On traditional media, it is no secret that OOH sees immense investments from the automobile sector. Sanjeev Gupta, MD, Global Advertisers, says, “OOH is a platform that supports digital marketing very strongly.” In the initial stage, most brands work on increasing brand awareness and hence opt for TV, print and outdoor. As the customer moves up the buying ladder, digital becomes critical to reinforce key brand propositions. Since automobile is a high involvement and high value purchase, the role of digital is to help every consumer move on from the consideration stage to the purchase stage.

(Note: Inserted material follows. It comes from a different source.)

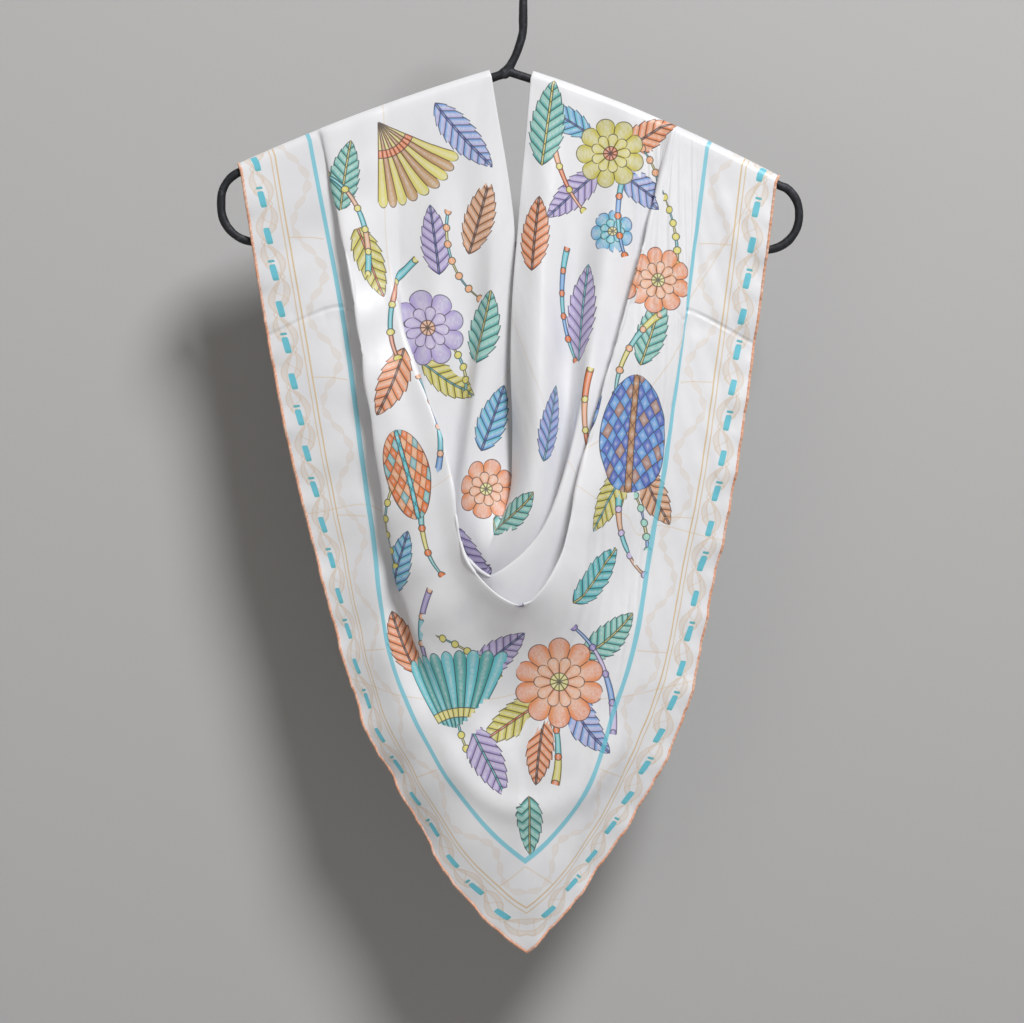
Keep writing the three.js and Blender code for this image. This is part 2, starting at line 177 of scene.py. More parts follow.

However, not everything is skid-proof. While digital channels allow for accurate and predictive content targeting to influence consideration, the challenge for the automotive industry will be to adapt, thrive and stay relevant in this environment of flux. Another rough patch is to measure the influence on digital and correct attribution of the same in the sales process.
Also when compared to other markets, digital efforts by Indian automobile makers still lag behind. A research report published in 2017 by Facebook in association with Bain & Company says that Indian auto OEMs are spending a mere 10-11% of their marketing budget on digital, as compared to over 50% in China and more than 25% in Mexico. “A year ago, auto spends were 8% of overall digital advertising spends in India which is expected to go into double digits by end-2018,” points out Varsha Sethia, partner client leadership (digital), Mindshare. “Brands are seeing the benefit in doing aggressive acquisition-led campaigns online which is leading to final conversions of car sales.”
India is the fifth largest automobile market in the world and is expected to be the third largest market by 2020, as per reports. Auto brand launches mean big budgets, so every marketer needs to be equipped with digital strategies for these.